[CAD and scene scripts]
__________________________________________________
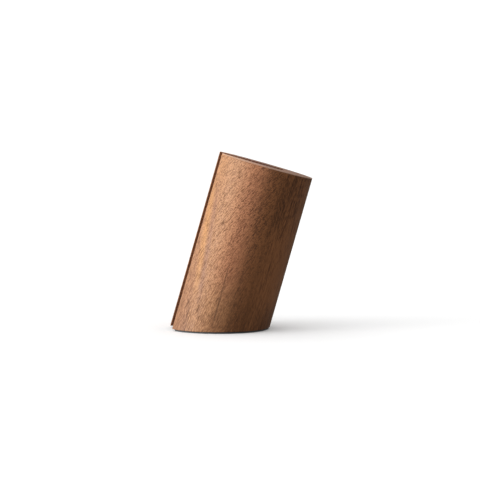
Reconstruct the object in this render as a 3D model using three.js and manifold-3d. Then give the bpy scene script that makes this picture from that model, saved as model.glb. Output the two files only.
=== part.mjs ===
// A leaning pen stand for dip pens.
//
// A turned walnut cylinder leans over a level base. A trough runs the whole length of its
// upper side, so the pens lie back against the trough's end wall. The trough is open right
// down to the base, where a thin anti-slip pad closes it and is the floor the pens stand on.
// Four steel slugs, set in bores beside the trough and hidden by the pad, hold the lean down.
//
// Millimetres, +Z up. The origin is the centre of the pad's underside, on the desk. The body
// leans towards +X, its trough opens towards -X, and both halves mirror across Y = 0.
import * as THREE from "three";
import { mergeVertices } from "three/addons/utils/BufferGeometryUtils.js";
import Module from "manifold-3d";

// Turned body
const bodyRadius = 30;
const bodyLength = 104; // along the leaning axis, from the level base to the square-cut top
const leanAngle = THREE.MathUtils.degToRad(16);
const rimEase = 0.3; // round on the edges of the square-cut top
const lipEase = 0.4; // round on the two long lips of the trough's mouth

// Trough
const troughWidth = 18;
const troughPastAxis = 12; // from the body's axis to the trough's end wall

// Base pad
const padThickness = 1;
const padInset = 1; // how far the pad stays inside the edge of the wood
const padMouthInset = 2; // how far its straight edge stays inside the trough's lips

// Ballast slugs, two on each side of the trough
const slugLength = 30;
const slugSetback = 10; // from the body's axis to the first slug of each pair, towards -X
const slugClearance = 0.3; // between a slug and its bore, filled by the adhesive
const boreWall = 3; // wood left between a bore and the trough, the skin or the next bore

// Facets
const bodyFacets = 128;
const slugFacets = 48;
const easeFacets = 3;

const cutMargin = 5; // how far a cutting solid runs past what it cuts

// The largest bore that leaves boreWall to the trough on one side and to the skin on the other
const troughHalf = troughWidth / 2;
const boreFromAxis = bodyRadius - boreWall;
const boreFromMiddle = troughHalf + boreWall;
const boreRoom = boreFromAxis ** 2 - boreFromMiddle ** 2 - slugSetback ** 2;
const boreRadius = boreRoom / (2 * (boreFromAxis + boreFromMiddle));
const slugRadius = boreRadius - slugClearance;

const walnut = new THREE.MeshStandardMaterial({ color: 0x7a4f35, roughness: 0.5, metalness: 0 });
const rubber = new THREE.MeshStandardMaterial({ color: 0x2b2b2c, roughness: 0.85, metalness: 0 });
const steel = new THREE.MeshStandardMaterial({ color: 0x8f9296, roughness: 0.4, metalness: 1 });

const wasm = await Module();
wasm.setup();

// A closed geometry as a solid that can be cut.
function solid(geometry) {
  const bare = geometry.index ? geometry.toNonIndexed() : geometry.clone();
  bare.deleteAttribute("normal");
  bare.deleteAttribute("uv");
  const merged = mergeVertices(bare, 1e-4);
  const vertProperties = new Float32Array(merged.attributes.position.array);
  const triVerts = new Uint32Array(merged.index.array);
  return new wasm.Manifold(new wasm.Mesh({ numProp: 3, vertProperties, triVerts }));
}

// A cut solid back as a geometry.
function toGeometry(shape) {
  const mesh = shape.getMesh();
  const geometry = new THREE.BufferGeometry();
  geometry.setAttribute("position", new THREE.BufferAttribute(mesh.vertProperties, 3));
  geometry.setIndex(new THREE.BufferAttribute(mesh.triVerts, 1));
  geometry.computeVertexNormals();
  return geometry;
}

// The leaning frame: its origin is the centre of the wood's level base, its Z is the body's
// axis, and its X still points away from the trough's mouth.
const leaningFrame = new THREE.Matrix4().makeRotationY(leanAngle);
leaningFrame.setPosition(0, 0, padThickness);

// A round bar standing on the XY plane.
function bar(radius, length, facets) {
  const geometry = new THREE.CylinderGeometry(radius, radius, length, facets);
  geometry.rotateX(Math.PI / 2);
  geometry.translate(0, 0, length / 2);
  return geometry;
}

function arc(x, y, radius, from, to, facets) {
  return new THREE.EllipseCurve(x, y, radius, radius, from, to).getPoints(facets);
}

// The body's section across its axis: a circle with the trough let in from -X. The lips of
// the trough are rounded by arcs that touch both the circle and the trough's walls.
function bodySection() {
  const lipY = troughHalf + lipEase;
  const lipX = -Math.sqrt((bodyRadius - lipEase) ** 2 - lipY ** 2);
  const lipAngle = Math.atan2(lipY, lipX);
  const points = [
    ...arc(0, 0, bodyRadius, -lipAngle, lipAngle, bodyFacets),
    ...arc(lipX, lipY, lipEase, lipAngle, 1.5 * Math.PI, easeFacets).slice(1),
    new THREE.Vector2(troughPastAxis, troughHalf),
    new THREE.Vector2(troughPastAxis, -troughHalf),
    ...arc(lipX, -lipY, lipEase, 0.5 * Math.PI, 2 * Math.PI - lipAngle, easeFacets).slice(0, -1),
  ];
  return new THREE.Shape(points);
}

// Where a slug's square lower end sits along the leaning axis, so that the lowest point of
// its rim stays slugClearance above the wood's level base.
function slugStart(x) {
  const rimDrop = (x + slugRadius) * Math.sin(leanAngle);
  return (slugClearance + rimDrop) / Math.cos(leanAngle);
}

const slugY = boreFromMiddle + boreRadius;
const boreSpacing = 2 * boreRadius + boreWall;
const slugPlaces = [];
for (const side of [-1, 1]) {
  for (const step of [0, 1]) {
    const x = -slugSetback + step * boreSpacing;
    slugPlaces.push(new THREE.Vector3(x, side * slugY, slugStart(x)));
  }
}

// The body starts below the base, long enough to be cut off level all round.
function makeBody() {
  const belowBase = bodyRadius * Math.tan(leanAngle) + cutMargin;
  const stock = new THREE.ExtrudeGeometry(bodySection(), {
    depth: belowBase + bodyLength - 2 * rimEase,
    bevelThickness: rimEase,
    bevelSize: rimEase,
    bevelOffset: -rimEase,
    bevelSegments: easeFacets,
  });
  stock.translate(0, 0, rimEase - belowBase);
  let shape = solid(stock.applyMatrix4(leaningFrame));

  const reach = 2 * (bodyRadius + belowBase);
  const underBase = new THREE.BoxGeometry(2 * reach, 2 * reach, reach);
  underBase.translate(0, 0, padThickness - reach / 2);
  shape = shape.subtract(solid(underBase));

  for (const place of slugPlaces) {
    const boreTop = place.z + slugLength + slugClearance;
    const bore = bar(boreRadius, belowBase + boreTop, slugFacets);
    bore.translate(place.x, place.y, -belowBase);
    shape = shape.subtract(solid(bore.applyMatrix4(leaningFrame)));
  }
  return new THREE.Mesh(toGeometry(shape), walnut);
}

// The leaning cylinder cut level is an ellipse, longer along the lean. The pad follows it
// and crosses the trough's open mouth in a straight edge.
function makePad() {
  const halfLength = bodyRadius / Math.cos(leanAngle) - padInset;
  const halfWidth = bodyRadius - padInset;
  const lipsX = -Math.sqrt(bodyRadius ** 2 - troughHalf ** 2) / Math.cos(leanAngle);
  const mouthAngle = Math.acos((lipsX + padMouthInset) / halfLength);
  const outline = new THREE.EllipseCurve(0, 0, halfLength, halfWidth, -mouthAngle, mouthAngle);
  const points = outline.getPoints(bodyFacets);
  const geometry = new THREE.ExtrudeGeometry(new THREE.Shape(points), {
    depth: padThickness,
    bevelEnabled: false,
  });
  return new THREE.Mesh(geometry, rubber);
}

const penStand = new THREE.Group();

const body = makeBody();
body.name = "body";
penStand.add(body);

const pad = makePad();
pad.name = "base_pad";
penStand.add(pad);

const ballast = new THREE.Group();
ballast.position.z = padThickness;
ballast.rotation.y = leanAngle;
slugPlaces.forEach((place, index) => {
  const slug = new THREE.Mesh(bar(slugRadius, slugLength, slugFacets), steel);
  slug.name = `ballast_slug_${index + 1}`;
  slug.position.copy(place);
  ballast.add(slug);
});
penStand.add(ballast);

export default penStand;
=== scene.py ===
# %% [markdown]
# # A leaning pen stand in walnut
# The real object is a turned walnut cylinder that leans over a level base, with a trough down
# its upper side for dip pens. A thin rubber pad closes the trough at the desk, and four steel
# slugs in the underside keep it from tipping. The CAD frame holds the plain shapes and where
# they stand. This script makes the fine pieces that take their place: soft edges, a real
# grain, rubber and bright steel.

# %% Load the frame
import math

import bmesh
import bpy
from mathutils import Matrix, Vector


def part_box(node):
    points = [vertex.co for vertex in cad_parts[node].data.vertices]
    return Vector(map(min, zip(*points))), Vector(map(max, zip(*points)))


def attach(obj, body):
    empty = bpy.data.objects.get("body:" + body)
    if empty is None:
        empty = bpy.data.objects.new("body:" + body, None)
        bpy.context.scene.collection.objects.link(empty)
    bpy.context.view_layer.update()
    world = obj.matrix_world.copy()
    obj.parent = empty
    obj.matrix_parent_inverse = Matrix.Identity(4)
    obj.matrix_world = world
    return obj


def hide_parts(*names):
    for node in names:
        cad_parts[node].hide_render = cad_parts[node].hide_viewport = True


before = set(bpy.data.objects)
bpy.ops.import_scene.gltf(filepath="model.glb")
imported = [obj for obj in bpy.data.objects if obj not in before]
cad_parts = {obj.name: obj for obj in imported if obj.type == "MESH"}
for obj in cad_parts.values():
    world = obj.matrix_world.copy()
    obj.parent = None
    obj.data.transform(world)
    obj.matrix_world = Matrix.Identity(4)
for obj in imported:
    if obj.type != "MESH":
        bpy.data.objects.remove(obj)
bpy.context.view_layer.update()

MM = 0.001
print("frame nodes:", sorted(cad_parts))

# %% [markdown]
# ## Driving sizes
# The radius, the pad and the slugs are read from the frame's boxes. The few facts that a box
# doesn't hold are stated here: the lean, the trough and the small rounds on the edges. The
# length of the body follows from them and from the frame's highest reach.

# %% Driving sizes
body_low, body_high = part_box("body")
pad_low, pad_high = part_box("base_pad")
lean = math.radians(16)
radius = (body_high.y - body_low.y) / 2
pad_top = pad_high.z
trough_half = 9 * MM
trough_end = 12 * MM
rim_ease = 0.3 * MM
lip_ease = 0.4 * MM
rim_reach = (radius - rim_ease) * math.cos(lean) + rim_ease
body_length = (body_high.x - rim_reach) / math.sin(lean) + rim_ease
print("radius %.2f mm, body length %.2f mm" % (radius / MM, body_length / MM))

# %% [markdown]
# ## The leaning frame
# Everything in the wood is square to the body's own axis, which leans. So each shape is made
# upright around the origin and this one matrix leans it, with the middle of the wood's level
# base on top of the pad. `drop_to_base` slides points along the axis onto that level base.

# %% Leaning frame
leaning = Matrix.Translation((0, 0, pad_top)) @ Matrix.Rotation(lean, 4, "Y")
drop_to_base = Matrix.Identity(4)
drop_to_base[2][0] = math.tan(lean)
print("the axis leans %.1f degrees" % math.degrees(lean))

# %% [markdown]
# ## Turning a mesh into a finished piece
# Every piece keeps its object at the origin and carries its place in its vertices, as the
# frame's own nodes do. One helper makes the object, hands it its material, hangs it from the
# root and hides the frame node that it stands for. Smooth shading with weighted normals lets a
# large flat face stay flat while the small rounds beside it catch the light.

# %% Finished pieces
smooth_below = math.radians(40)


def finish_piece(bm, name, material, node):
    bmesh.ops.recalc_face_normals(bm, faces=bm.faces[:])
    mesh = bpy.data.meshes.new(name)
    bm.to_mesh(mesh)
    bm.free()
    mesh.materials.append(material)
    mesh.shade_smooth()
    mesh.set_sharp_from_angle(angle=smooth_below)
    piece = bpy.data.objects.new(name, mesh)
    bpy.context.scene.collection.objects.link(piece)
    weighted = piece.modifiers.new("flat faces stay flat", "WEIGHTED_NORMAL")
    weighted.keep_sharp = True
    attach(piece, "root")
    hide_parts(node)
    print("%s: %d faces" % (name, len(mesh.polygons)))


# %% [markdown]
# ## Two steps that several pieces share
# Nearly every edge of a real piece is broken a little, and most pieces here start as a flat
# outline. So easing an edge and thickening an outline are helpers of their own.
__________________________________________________
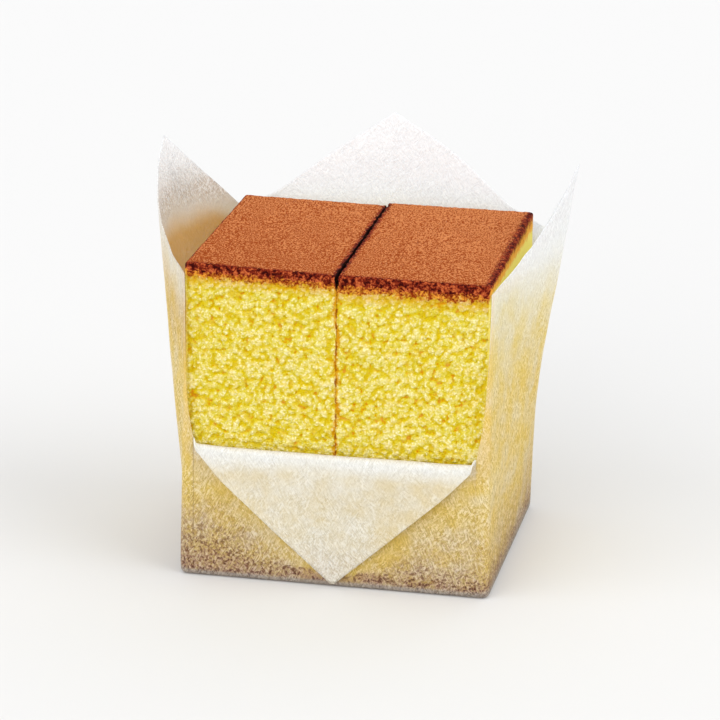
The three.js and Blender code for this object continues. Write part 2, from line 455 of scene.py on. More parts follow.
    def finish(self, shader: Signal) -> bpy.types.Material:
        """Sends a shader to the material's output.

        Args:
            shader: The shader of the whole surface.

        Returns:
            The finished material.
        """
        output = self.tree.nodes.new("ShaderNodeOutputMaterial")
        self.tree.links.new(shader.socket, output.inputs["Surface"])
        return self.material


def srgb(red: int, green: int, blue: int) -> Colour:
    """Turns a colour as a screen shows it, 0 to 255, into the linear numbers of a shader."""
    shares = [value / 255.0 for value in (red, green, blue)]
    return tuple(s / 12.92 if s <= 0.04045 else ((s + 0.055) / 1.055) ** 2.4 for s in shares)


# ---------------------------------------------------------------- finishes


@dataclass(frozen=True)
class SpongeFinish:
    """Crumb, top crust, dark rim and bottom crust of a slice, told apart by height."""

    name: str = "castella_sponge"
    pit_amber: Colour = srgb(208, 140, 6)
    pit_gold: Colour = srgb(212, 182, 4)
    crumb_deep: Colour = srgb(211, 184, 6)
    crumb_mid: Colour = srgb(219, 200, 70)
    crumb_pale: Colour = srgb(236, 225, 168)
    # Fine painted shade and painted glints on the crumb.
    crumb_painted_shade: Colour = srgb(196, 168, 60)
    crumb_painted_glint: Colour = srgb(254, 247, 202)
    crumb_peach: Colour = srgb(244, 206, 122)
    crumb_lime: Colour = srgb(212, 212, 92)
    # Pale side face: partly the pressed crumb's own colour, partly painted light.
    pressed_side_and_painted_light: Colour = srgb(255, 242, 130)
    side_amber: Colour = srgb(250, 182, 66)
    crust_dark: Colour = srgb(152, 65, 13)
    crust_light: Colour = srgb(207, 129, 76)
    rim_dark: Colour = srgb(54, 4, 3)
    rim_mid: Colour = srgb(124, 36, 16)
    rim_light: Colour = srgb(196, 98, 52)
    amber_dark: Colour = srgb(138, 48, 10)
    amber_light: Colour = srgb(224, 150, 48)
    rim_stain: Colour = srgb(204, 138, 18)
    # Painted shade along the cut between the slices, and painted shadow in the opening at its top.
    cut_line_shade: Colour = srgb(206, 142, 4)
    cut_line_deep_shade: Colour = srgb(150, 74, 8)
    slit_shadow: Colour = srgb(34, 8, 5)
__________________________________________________
Only the lines from the one bearing "before = set(bpy.data.objects)" through the one bearing "body_length / MM))" should be repeated, exactly as given.

before = set(bpy.data.objects)
bpy.ops.import_scene.gltf(filepath="model.glb")
imported = [obj for obj in bpy.data.objects if obj not in before]
cad_parts = {obj.name: obj for obj in imported if obj.type == "MESH"}
for obj in cad_parts.values():
    world = obj.matrix_world.copy()
    obj.parent = None
    obj.data.transform(world)
    obj.matrix_world = Matrix.Identity(4)
for obj in imported:
    if obj.type != "MESH":
        bpy.data.objects.remove(obj)
bpy.context.view_layer.update()

MM = 0.001
print("frame nodes:", sorted(cad_parts))

# %% [markdown]
# ## Driving sizes
# The radius, the pad and the slugs are read from the frame's boxes. The few facts that a box
# doesn't hold are stated here: the lean, the trough and the small rounds on the edges. The
# length of the body follows from them and from the frame's highest reach.

# %% Driving sizes
body_low, body_high = part_box("body")
pad_low, pad_high = part_box("base_pad")
lean = math.radians(16)
radius = (body_high.y - body_low.y) / 2
pad_top = pad_high.z
trough_half = 9 * MM
trough_end = 12 * MM
rim_ease = 0.3 * MM
lip_ease = 0.4 * MM
rim_reach = (radius - rim_ease) * math.cos(lean) + rim_ease
body_length = (body_high.x - rim_reach) / math.sin(lean) + rim_ease
print("radius %.2f mm, body length %.2f mm" % (radius / MM, body_length / MM))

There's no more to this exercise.